(SET EXERCISE) Your task is to output the data exactly as it stands.

⁂

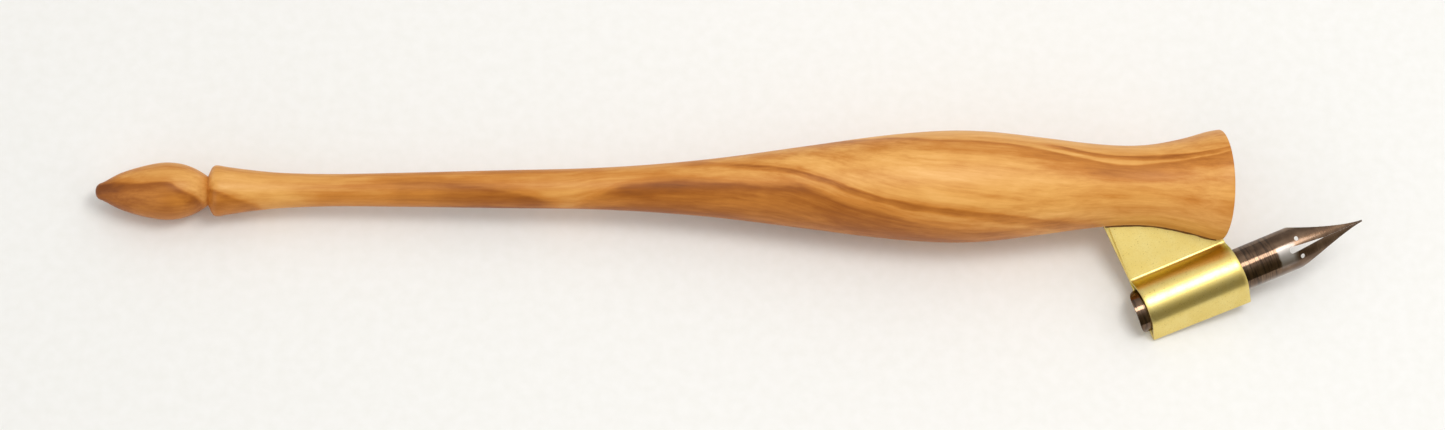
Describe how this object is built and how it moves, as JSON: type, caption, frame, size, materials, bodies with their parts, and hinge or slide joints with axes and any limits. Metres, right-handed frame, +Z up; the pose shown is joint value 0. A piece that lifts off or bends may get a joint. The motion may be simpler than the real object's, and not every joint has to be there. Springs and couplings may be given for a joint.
{
  "type": "oblique dip pen holder",
  "caption": "Oblique dip pen: turned wooden holder with a bud-shaped tail end, a folded brass flange let into its flared front, and a pointed steel nib gripped at an angle to the axis.",
  "frame": {"origin": "middle of the underside of the whole pen's box, on the surface that the pen lies on", "axes": "+X along the pen towards the nib, +Z up as the pen lies at rest on its bud, its swell and the flange's outer corner"},
  "size_m": [0.1536, 0.0244, 0.0148],
  "materials": {
    "olive_wood": "turned, fine-sanded and oiled, low sheen",
    "satin_brass": "satin sheet brass, unlacquered",
    "brown_glue": "hardened epoxy tinted with wood dust",
    "bronzed_steel": "heat-bronzed spring steel, fine cross-ground, worn bright towards the blade"
  },
  "bodies": {
    "pen": {"holder": "olive_wood", "flange": "satin_brass", "flange_glue": "brown_glue"},
    "nib": {"nib": "bronzed_steel"}
  },
  "joints": [
    {"name": "nib_slide", "type": "slide", "parent": "pen", "child": "nib", "axis": [0.9245, 0.3368, 0.1784], "range_m": [-0.002, 0.012]}
  ]
}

⁂

(COMPLETE ANSWER)
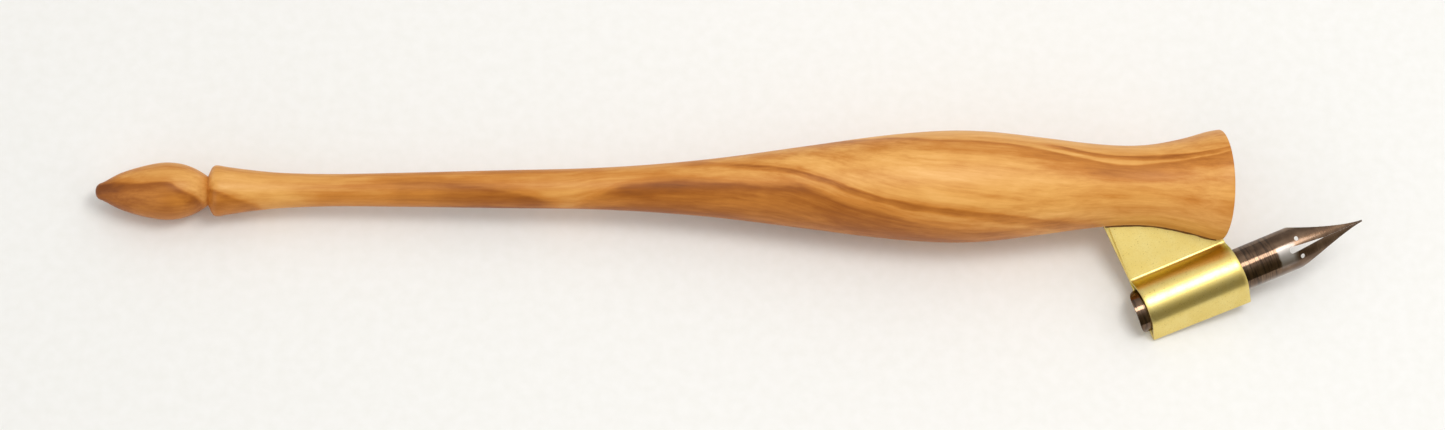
Describe how this object is built and how it moves, as JSON: type, caption, frame, size, materials, bodies with their parts, and hinge or slide joints with axes and any limits. Metres, right-handed frame, +Z up; the pose shown is joint value 0. A piece that lifts off or bends may get a joint. The motion may be simpler than the real object's, and not every joint has to be there. Springs and couplings may be given for a joint.
{
  "type": "oblique dip pen holder",
  "caption": "Oblique dip pen: turned wooden holder with a bud-shaped tail end, a folded brass flange let into its flared front, and a pointed steel nib gripped at an angle to the axis.",
  "frame": {"origin": "middle of the underside of the whole pen's box, on the surface that the pen lies on", "axes": "+X along the pen towards the nib, +Z up as the pen lies at rest on its bud, its swell and the flange's outer corner"},
  "size_m": [0.1536, 0.0244, 0.0148],
  "materials": {
    "olive_wood": "turned, fine-sanded and oiled, low sheen",
    "satin_brass": "satin sheet brass, unlacquered",
    "brown_glue": "hardened epoxy tinted with wood dust",
    "bronzed_steel": "heat-bronzed spring steel, fine cross-ground, worn bright towards the blade"
  },
  "bodies": {
    "pen": {"holder": "olive_wood", "flange": "satin_brass", "flange_glue": "brown_glue"},
    "nib": {"nib": "bronzed_steel"}
  },
  "joints": [
    {"name": "nib_slide", "type": "slide", "parent": "pen", "child": "nib", "axis": [0.9245, 0.3368, 0.1784], "range_m": [-0.002, 0.012]}
  ]
}